Européanisation de l’islam

Signe de la diversité des points de vue, l’intervention également fort applaudie de la sociologue d’origine iranienne Chahla Safiq Beski. Elle soutient, fermement, que le voile n’est pas un «détail» mais bien la manifestation du statut inférieur de la femme et que la place de la religion dans l’espace public est au cœur du problème. «Si le voile est la marque de la pudeur de la femme, alors la femme non voilée que je suis est donc impudique et indigne de respect» ajoute-t-elle.

Chahla Safiq Beski affirme, face aux valeurs de l’islam, que la démocratie occidentale à aussi ses valeurs, dont la séparation de l’Eglise et de l’Etat. En tout état de cause elle refuse «l’assignation à résidence identitaire» alors que tous les musulmans ne sont pas, loin s’en faut, porteurs d’un projet politique et social commun. «On peut être musulman, mais aussi ouvrier ou paysan, riche ou pauvre», l’islam n’étant bien souvent qu’une «identité fictive», «instrumentalisée par les islamistes au nom de l’anti-impérialisme».

L’européanisation de l’islam par l’intégration sociale des musulmans est la vraie question pour l’universitaire grecque Sia Anagnostopoulou. Les différences culturelles, tant mises en avant, recouvrent en réalité des différences socioculturelles et économico-culturelles.

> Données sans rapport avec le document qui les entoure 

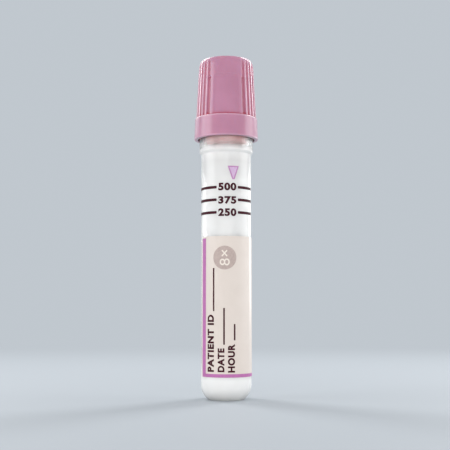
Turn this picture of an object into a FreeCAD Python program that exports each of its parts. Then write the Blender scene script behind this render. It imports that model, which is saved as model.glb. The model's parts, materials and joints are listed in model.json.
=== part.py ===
"""Blood collection tube with a pull-off closure, in millimetres, +Z up.

The tube is one clear moulding with the 13 x 75 mm outside of a standard tube and a short sample well
held up inside it: a wide mouth, a funnel and a narrow well above, and a core hole from below that
leaves the well its floor. A label is wrapped round the lower half. The closure is a fluted shell that
carries a pierceable rubber stopper, and the two lift off together.

The origin is the centre of the ring that the tube stands on. The front faces -Y.
"""

import FreeCAD
import Part

import math
import os

from FreeCAD import Vector

# Tube, outside
TUBE_RADIUS = 6.5
TUBE_LENGTH = 75.0
BOTTOM_ROUND = 4.7  # radius of the rounded end, before the foot cuts it flat
FOOT_WIDTH = 0.75  # of the ring that the tube stands on, round the core hole
FOOT_SOFTENING = 0.1
NECK_HEIGHT = 4.0  # bare neck between the collar and the rim
COLLAR_HEIGHT = 7.9
COLLAR_STEP = 0.65  # how far the top of the collar stands out from the wall
COLLAR_TAPER = 0.2  # the collar is that much narrower at its lower edge
COLLAR_BEVEL = 0.6
COLLAR_SOFTENING = 0.1
RIM_SOFTENING = 0.25

# Tube, inside
RIM_WALL = 0.75  # between the mouth and the outside, at the rim
MOUTH_DEPTH = 14.0
MOUTH_DRAFT = 0.1  # narrowing from the rim to the funnel
FUNNEL_DEPTH = 4.0
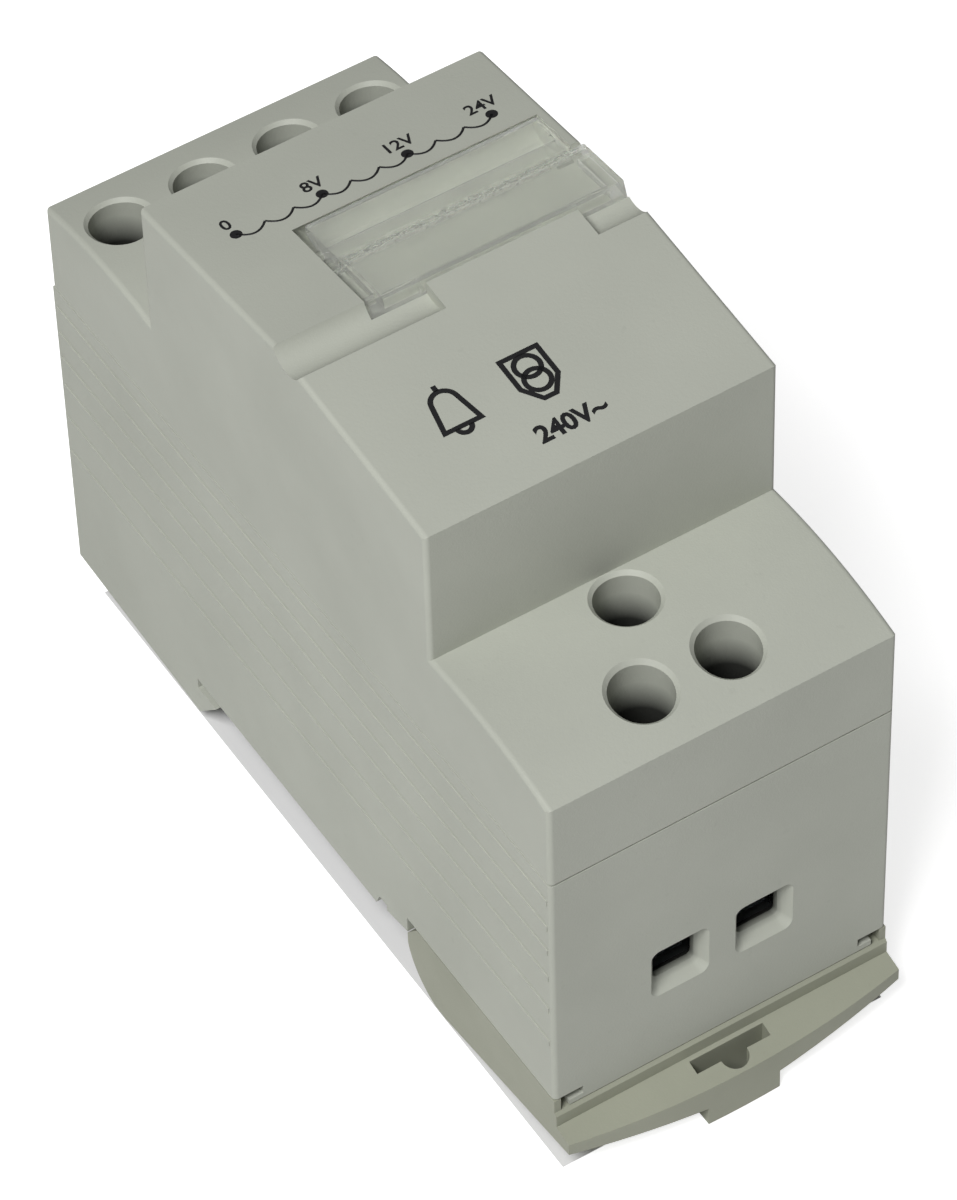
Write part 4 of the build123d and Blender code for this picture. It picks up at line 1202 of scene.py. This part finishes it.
@dataclass
class Studio:
    """Camera, light and floor.

    Attributes:
        camera_at: place of the camera in metres.
        right: the camera's right-hand direction.
        forward: the direction it looks in.
        lens: focal length for the sensor.
        sensor: width of the sensor in millimetres.
        lamp_at: place of the lamp in metres.
        lamp_size: side of the square lamp in metres.
        lamp_power: its power in watts.
        aim_height: height of the point that the lamp faces, in metres.
        room: strength of the even light from all round.
        glow: strength by which the floor is lifted to white for the camera.
        footprint: half sizes of the floor's patch under the object that isn't lifted, in metres.
        floor_grey: how much light the floor returns.
        floor_reach: half the floor's side in metres.
        floor_drop: how far the floor lies under the object, in metres.
    """

    camera_at: tuple[float, float, float] = (-0.206401, -0.343034, 0.49846)
    right: tuple[float, float, float] = (0.84324, -0.53712, -0.02124)
    forward: tuple[float, float, float] = (0.3342, 0.55479, -0.76192)
    lens: float = 202.374
    sensor: float = 36.0
    lamp_at: tuple[float, float, float] = (-0.41, -0.27, 0.735)
    lamp_size: float = 0.32
    lamp_power: float = 6.8
    aim_height: float = 0.035
    room: float = 0.13
    glow: float = 0.75
    footprint: tuple[float, float] = (0.0175, 0.041)
    floor_grey: float = 0.8
    floor_reach: float = 6.0
    floor_drop: float = 0.0002

    def build(self) -> None:
        """Make the camera, the lamp, the world and the floor."""
        self.camera()
        self.lamp()
        self.world()
        self.floor()
        bpy.context.scene.view_settings.view_transform = "Standard"

    def camera(self) -> None:
        """Make the camera at the photograph's viewing angle."""
        data = bpy.data.cameras.new("camera")
        data.lens = self.lens
        data.sensor_width = self.sensor
        camera = bpy.data.objects.new("camera", data)
        bpy.context.scene.collection.objects.link(camera)
        across = Vector(self.right).normalized()
        back = -Vector(self.forward).normalized()
        up = back.cross(across).normalized()
        turn = Matrix((across, up, back)).transposed().to_4x4()
        camera.matrix_world = Matrix.Translation(Vector(self.camera_at)) @ turn
        bpy.context.scene.camera = camera

    def lamp(self) -> None:
        """Make a soft square lamp that faces the object."""
        data = bpy.data.lights.new("key", "AREA")
        data.size = self.lamp_size
        data.energy = self.lamp_power
        lamp = bpy.data.objects.new("key", data)
        bpy.context.scene.collection.objects.link(lamp)
        aim = Vector((0.0, 0.0, self.aim_height)) - Vector(self.lamp_at)
        lamp.rotation_mode = "QUATERNION"
        lamp.rotation_quaternion = aim.to_track_quat("-Z", "Y")
        lamp.location = self.lamp_at

    def world(self) -> None:
        """Light the room evenly, and show it white to the camera."""
        world = bpy.data.worlds.new("room")
        bpy.context.scene.world = world
        world.use_nodes = True
        write = TreeWriter(world.node_tree)
        room = world.node_tree.nodes["Background"]
        room.inputs["Color"].default_value = (1.0, 1.0, 1.0, 1.0)
        path = write.add("ShaderNodeLightPath")
        strength = write.remap(path.outputs["Is Camera Ray"], results=(self.room, 1.0))
        write.link(strength, room.inputs["Strength"])

    def floor_paint(self) -> bpy.types.Material:
        """Make the pale floor's paint, which is lifted to white round the object.

        Returns:
            The material.
        """
        material = bpy.data.materials.new("floor_paint")
        material.use_nodes = True
        write = TreeWriter(material.node_tree)
        shader = material.node_tree.nodes["Principled BSDF"]
        shader.inputs["Base Color"].default_value = (*[self.floor_grey] * 3, 1.0)
        shader.inputs["Roughness"].default_value = 0.9
        shader.inputs["Specular IOR Level"].default_value = 0.0
        shader.inputs["Emission Color"].default_value = (1.0, 1.0, 1.0, 1.0)
        path = write.add("ShaderNodeLightPath")
        coordinates, split = write.add("ShaderNodeTexCoord"), write.add("ShaderNodeSeparateXYZ")
        write.wire((coordinates, "Object", split, "Vector"))
        outside = [
            write.math("GREATER_THAN", write.math("ABSOLUTE", split.outputs[axis]), half)
            for axis, half in zip("XY", self.footprint)
        ]
        seen = write.math("MULTIPLY", path.outputs["Is Camera Ray"], self.glow)
        lifted = write.math("MULTIPLY", seen, write.math("MAXIMUM", *outside))
        write.link(lifted, shader.inputs["Emission Strength"])
        return material

    def floor(self) -> None:
        """Lay the pale floor under the object."""
        reach = self.floor_reach
        mesh = bpy.data.meshes.new("floor")
        edge = [(-reach, -reach, 0), (reach, -reach, 0), (reach, reach, 0), (-reach, reach, 0)]
        mesh.from_pydata(edge, [], [(0, 1, 2, 3)])
        mesh.materials.append(self.floor_paint())
        floor = bpy.data.objects.new("floor", mesh)
        floor.location.z = -self.floor_drop
        bpy.context.scene.collection.objects.link(floor)


def main() -> None:
    """Build and dress every sub-assembly in order."""
    logging.basicConfig(level=logging.INFO, format="%(message)s")
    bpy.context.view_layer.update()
    shop = Workshop()
    plated = Metal("zinc_plate", (0.62, 0.65, 0.68), (0.22, 0.42), 0.08).make(shop)
    contact = Metal("tinned_contact", (0.66, 0.68, 0.68), (0.25, 0.4), 0.08).make(shop)
    ink = SmoothCoat("print_ink", (0.012, 0.012, 0.013), (0.4, 0.55), 0.15, 0.000004).make(shop)
    Housing().dress(shop, plated)
    RailClip().dress(shop)
    LabelFlap().dress()
    for row in (TerminalRow(End.SUPPLY, 2), TerminalRow(End.OUTPUT, 4)):
        row.dress(plated, contact)
    CoreAndCoil().dress(shop)
    Print().build(ink)
    Studio().build()


if __name__ == "__main__":
    main()
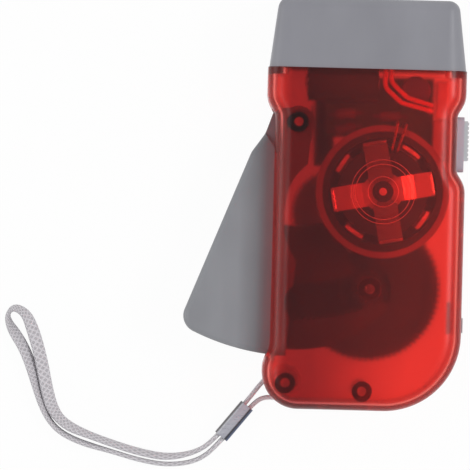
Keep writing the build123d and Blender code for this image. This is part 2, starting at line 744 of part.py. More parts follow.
def idler_gear():
    """Double gear between the drive gear and the flywheel pinion."""
    top = Z_IDLER + IDLER_FACE
    small = plate(gear_face(IDLER, IDLER_PINION_TEETH, IDLER_PHASE), Z_DRIVE, Z_IDLER)
    large = plate(gear_face(IDLER, IDLER_TEETH, IDLER_GEAR_PHASE), Z_IDLER, top)
    rim = pitch_radius(IDLER_TEETH) - 2.2
    large -= ring(IDLER, rim, 3.6, top - 1.0, top + 1)
    body = small + large + disc(IDLER, 2.4, top - 0.5, top + 0.4)
    return body - disc(IDLER, SHAFT_R + RUN, Z_DRIVE - 1, top + 2)


def idler_axle():
    """Steel pin in the back cover, with a small head."""
    top = Z_IDLER + IDLER_FACE + 0.4
    return disc(IDLER, SHAFT_R, WALL / 2 + 0.1, top + 0.9) + disc(IDLER, 1.7, top + RUN, top + 0.9)


def flywheel_pinion():
    """Brass pinion whose hub is pressed into the flywheel."""
    top = Z_IDLER + IDLER_FACE + 0.3
    body = plate(gear_face(FLY, FLY_TEETH, FLY_PHASE), Z_IDLER, top)
    body += disc(FLY, 1.9, top - 0.2, Z_CUP + CUP_FLOOR)
    return body - disc(FLY, SHAFT_R + RUN, Z_IDLER - 1, Z_CUP + 3)


def flywheel_cup():
    """Moulded flywheel that turns round the stator, open to the front."""
    cup = disc(FLY, RIM_R, Z_CUP, Z_RIM) - disc(FLY, MAGNET_R + FIT, Z_CUP + CUP_FLOOR, Z_RIM + 1)
    cup += disc(FLY, 3.4, Z_CUP - 1.2, Z_CUP + 0.5)
    return cup - disc(FLY, 1.9 + FIT, Z_CUP - 2, Z_CUP + 3)


def ring_magnet():
    """Ring magnet seated in the flywheel."""
    return ring(FLY, MAGNET_R, MAGNET_BORE, Z_MAGNET, Z_MAGNET + MAGNET_HEIGHT)


def flywheel_shaft():
    """Fixed steel shaft under the flywheel and the stator."""
    return disc(FLY, SHAFT_R, WALL / 2 + 0.1, Z_STATOR_TOP + HUB_RISE + 0.9)


# ---------------------------------------------------------------- stator
Z_REAR_PLATE = Z_CUP + CUP_FLOOR + 0.8
Z_BOBBIN = Z_REAR_PLATE + PLATE + RUN
Z_BOBBIN_TOP = Z_RIM - RUN


def claw_plate(profile, disc_r, disc_z, width, turn):
    """Plate with four pressed arms, each with the same side profile, round a disc."""
    section = make_face(Plane.XZ.offset(width / 2) * Polyline(*profile, close=True))
    arm = extrude(section, width, dir=(0, 1, 0))
    body = disc(FLY, disc_r, disc_z, disc_z + PLATE)
    for n in range(4):
        body += Pos(FLY[0], FLY[1], 0) * Rot(0, 0, turn + 90 * n) * arm
    body &= disc(FLY, CLAW_R, Z_REAR_PLATE - 1, Z_STATOR_TOP + 2)
    return body - disc(FLY, STATOR_HUB_R + FIT, Z_REAR_PLATE - 1, Z_STATOR_TOP + 2)


def stator_front_plate():
    """Front claw plate, seen through the case as a broad cross with a raised middle."""
    top = Z_STATOR_TOP
    low = Z_REAR_PLATE + PLATE + 0.6
    claw = CLAW_R - CLAW_THICK
    profile = [
        (0, top + HUB_RISE), (HUB_DISC_R, top + HUB_RISE), (ARM_BEND, top), (CLAW_R + 1, top),
        (CLAW_R + 1, low),
        (claw, low), (claw, top - PLATE), (ARM_BEND - 0.3, top - PLATE),
        (HUB_DISC_R - 0.3, top + HUB_RISE - PLATE), (0, top + HUB_RISE - PLATE),
    ]
    return claw_plate(profile, HUB_DISC_R, top + HUB_RISE - PLATE, ARM_WIDTH, ARM_TURN)


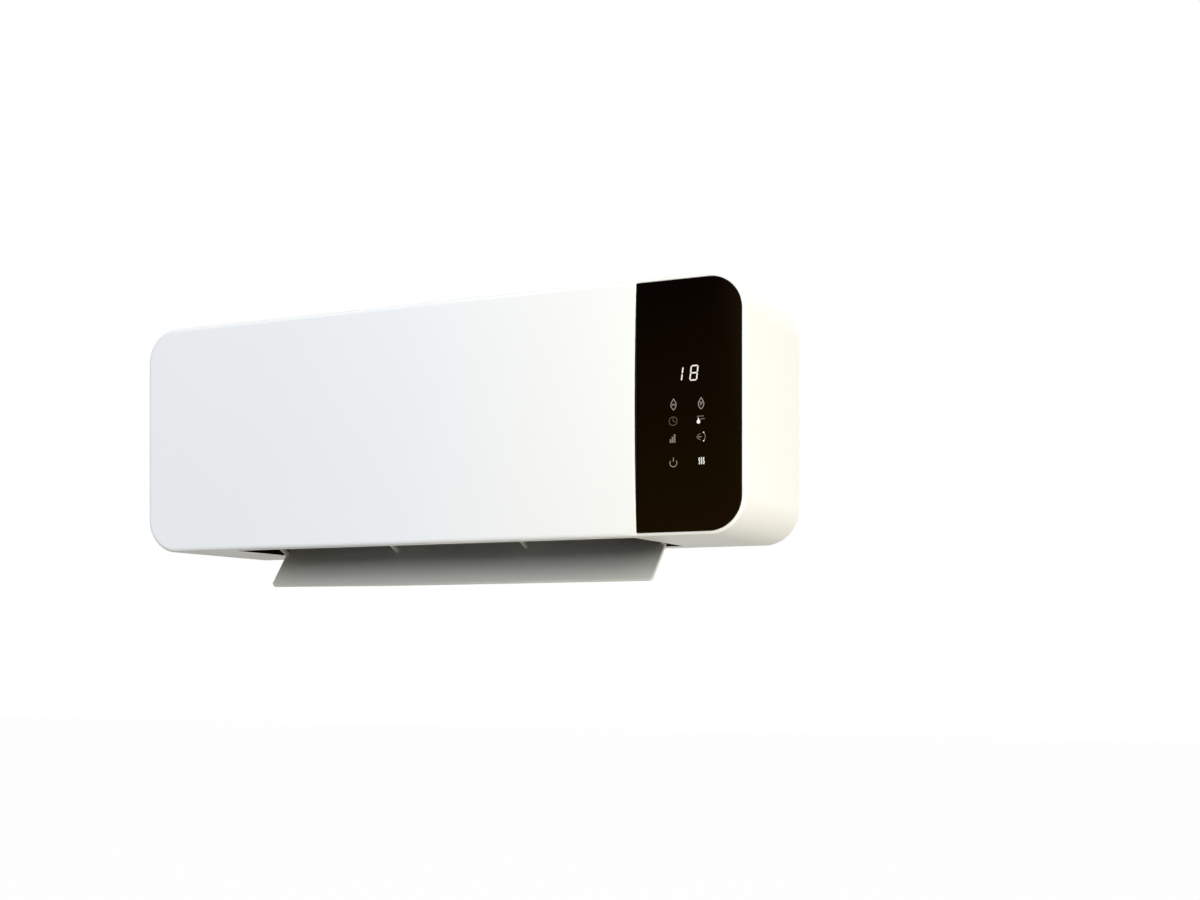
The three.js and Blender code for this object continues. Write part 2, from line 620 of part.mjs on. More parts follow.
add('front_housing', frontHousing(), whiteShell);
add('front_panel', frontPanel(), whitePanel);
add('control_glass', controlGlass(), blackGlass);
add('inlet_grille', inletGrille(), whiteShell);
add('rear_cover', rearCover(), whiteShell);
add('wall_plate', wallPlate(), zinc);
add('cable_grommet', cableGrommet(), rubber);
coverScrewPlaces.forEach(([x, z], i) => {
  const screw = add(`cover_screw_${i + 1}`, screwGeometry(COVER_SCREW_LENGTH + 4), zinc);
  screw.position.set(x, coverRear - SEAT, z);
  screw.rotation.x = Math.PI;
});

// ---------------------------------------------------------------- outlet duct
function outletDuct() {
  const w = DUCT_WALL;
  const front = outletFront + DUCT_LEDGE;
  const rear = outletRear + DUCT_RELIEF;
  const knee = ductTop - DUCT_KNEE;
  const outer = [[front - w, FLOOR], [rear + w, FLOOR], [rear + w, knee + 1],
    [throatRear + w, ductTop], [throatFront - w, ductTop], [front - w, FLOOR + w]];
  const inner = [[front, FLOOR - 1], [rear, FLOOR - 1], [rear, knee],
    [throatRear, ductTop - 1], [throatRear, ductTop + 1], [throatFront, ductTop + 1],
    [throatFront, ductTop - 1], [front, FLOOR + w]];
  const foot = block(ductLeft - w - DUCT_FLANGE, ductRight + w, outletFront - SEAT - 1.2,
    rear + w + DUCT_FLANGE, FLOOR, FLOOR + w);
  const whole = join(extrude('x', outer, ductLeft - w, ductRight + w), foot);
  const bushHoles = rod('x', pivot.y, pivot.z, PIVOT_RADIUS + RUNNING + BUSH_WALL + SEAT,
    ductLeft - 2 * w, ductRight + 2 * w);
  return cut(whole, extrude('x', inner, ductLeft, ductRight), bushHoles);
}

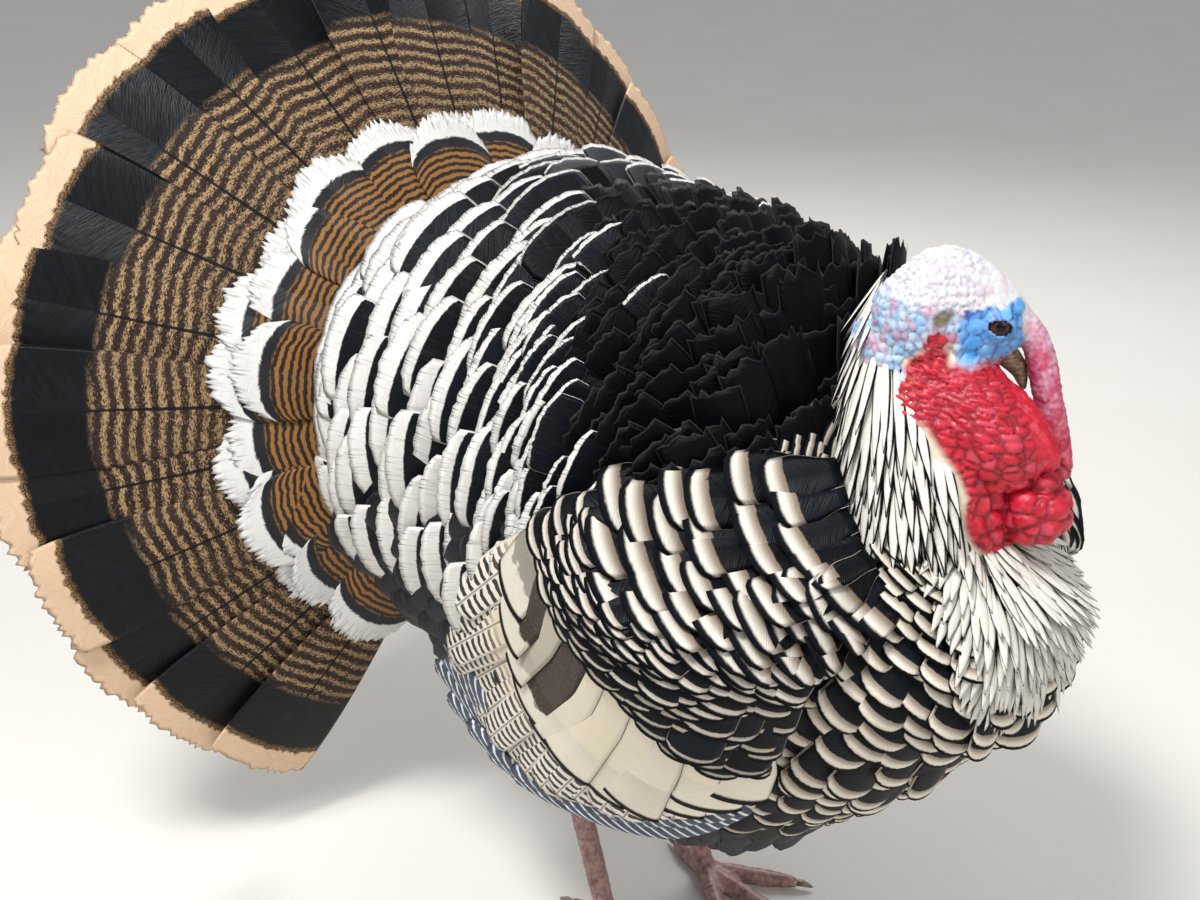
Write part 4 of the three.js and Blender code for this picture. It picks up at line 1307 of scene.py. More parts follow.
    def build(self) -> bpy.types.Object:
        """Returns: the skin, joined where neck, thighs and trunk meet."""
        pieces, names = [], {}
        for place, values, mesh in (self.head_part(), self.legs_part(), self.trunk_part()):
            names = names or dict.fromkeys(values)
            set_places(mesh, place)
            set_values(mesh, dict.fromkeys(names, np.zeros(len(place))) | values)
            mesh.update()
            pieces.append(add_object("skin_part", mesh))
        base = pieces[-1]
        for other in pieces[:-1]:
            join = base.modifiers.new("join", "BOOLEAN")
            join.operation, join.solver, join.object = "UNION", "MANIFOLD", other
        graph = bpy.context.evaluated_depsgraph_get()
        whole = triangles(base.evaluated_get(graph).data)
        if whole > self.most_faces:
            thin = base.modifiers.new("thin", "DECIMATE")
            thin.ratio = self.most_faces / whole
            graph = bpy.context.evaluated_depsgraph_get()
        mesh = bpy.data.meshes.new_from_object(base.evaluated_get(graph))
        for piece in pieces:
            bpy.data.objects.remove(piece)
        mesh.name = "skin"
        mesh.polygons.foreach_set("use_smooth", np.full(len(mesh.polygons), True))
        mesh.materials.clear()
        mesh.materials.append(SkinFinish().build())
        self.map_uv(mesh)
        skin = add_object("skin", mesh)
        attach(skin, "root")
        return skin

    @staticmethod
    def map_uv(mesh: bpy.types.Mesh) -> None:
        """Args: mesh: the skin. Lays each face on one of six sheets by the way it looks, side by side on the map."""
        p = read(mesh.vertices, "co", 3)
        low = p.min(0)
        normal = read(mesh.polygons, "normal", 3)
        axis = np.abs(normal).argmax(axis=1)
        back = normal[np.arange(len(normal)), axis] < 0
        total = read(mesh.polygons, "loop_total", 1, np.int32)
        axis, back = np.repeat(axis, total), np.repeat(back, total)
        x, y, z = ((p - low) / (p.max(0) - low).max())[read(mesh.loops, "vertex_index", 1, np.int32)].T
        first, second = np.choose(axis, [y, x, x]), np.choose(axis, [z, z, y])
        set_uv(mesh, np.stack([(first * 0.94 + 0.03 + axis) / 3.0, (second * 0.94 + 0.03 + back) / 2.0], axis=1))


# ---------------------------------------------------------------- tail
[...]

Dans ce cadre, le recours à l’identité musulmane est protection contre la mondialisation et un réflexe des plus déshérités. En politisant ainsi les revendications des musulmans d’Europe on les fait sortir du champ religieux et moral ou les islamistes les confinent, pour les utiliser. Et là, les altermondialistes du Forum social européen se retrouvent un terrain connu, celui de la lutte contre les inégalités et les effets du libéralisme.